Our Generous Grantors
The KTTC gratefully acknowledges the support of the following businesses and foundations for their generous support of our work!
Amount: $500 of in-kind donations
Hagen Limited has generously offered to donate $500 worth of equipment, such as UV lights and filters.
Metro Toronto Zoo
A lot has changed since the centre printed its brochures in 2004. Thanks to the Metro Toronto Zoo the centre will be able to design and print new
brochures with updated information!
Ontario Trillium Foundation
Volunteer-run since the very beginning, the KTTC is proud to announce that our first employee will be a volunteer coordinator! The Ontario Trillium Foundation has generously granted us funds to hire a staff person to coordinate volunteers & education efforts at the centre.
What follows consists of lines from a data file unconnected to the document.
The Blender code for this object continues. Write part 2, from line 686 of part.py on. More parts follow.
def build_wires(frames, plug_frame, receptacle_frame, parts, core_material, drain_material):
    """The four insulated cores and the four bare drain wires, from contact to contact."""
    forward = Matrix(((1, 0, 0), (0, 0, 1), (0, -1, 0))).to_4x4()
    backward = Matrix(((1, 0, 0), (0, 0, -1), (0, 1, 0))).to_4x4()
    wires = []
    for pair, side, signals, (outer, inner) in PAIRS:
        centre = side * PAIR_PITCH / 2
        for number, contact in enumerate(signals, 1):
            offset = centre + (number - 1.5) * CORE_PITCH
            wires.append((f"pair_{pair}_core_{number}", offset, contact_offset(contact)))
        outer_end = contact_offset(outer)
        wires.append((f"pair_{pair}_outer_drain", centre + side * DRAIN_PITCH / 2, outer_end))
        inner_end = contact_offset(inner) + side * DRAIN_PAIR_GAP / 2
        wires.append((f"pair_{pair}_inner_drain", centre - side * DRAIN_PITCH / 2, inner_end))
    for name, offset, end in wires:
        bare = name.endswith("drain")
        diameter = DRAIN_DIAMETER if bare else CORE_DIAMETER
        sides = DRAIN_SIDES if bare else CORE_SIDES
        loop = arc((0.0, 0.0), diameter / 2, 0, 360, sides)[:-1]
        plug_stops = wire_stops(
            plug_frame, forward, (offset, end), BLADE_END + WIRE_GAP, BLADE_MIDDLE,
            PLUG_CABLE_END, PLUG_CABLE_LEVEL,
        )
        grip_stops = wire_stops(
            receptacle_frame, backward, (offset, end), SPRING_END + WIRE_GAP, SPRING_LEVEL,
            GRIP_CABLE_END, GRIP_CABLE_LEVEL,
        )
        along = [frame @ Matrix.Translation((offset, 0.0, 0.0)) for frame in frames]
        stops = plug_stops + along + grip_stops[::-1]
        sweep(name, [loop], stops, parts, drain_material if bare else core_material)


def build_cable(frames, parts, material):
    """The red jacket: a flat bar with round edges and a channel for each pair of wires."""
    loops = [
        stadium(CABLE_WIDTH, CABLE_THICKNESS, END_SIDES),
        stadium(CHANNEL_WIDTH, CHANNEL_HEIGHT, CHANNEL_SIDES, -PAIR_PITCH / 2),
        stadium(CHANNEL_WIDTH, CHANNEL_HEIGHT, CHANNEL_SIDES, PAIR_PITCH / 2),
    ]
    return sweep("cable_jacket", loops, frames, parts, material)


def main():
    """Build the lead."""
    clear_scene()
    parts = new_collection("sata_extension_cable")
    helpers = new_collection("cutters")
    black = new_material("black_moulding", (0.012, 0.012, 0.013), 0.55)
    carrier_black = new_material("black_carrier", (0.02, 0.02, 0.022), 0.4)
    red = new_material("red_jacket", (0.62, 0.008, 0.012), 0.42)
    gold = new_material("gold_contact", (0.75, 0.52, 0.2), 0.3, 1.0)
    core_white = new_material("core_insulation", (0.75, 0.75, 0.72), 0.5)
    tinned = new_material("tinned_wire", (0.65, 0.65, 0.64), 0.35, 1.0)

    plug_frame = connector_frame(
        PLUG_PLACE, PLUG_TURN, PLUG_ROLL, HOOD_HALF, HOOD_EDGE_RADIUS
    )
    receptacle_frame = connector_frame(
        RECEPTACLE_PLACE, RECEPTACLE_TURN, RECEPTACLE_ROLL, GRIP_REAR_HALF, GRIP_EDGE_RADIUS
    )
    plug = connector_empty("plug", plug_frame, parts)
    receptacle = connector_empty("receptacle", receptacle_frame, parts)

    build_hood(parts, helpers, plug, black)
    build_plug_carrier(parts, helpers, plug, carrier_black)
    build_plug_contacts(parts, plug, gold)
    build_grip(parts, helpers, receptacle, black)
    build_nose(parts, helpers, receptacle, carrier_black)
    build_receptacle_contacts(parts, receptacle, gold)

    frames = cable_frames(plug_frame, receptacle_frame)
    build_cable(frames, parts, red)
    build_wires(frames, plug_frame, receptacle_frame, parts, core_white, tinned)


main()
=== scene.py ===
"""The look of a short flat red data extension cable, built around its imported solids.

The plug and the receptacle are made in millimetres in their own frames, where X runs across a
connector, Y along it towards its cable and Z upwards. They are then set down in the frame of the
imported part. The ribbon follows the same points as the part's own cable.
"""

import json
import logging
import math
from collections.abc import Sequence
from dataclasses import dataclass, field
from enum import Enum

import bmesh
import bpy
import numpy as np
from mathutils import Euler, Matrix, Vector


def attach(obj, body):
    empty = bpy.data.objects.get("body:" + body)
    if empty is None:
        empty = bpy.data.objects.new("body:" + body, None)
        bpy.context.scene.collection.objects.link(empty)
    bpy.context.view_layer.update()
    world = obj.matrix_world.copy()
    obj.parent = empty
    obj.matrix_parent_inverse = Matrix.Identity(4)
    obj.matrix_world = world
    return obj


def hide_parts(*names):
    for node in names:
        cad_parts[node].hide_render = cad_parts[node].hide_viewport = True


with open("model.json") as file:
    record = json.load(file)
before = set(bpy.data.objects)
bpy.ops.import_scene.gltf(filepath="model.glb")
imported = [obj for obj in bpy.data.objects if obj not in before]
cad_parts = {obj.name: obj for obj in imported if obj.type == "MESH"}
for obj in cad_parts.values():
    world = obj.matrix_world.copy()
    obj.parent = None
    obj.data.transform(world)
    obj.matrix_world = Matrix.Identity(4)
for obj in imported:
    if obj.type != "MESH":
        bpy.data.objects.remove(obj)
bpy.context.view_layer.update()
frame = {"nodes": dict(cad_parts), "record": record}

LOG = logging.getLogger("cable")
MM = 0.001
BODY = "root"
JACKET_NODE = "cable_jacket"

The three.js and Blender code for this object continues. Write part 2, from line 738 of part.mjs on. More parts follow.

A part of the grant will also be further develop our outreach programs.
Shell Environmental Fund
Thanks to the generosity of the Shell Environmental Fund the KTTC has been able to purchase our own diagnostic and surgical equipment, including: doppler, surgical instruments, ambigbag, and endotracheal tubes. Acquiring our own laboratory and diagnostic equipment means that we can do more diagnosis and treatment in-house. Not only does this result in more training opportunities for animal are professionals, but it is also less stressful to the animals as it reduces the need to transfer them to other clinics for diagnosis and treatment.
TD Friends of Environment Foundation
3 grants totalling: $15,000
TD Friends of the Environment have been friends to the KTTC since the very beginning, providing numerous grants over the years. Over the past year they have provided us with three grants which have allowed us to buy food, medicine, UV lights and filters for the turtles.
Riverview Park and Zoo
Amount: $2,000 - 4,000
(plus frozen fish!)
One of the original founders of the KTTC, they have served as a drop-off location since the very beginning. They continue to provide support such as managing our membership list. They are continuing their support with additional funds for food and an in-kind donation of frozen fish to feed the turtles!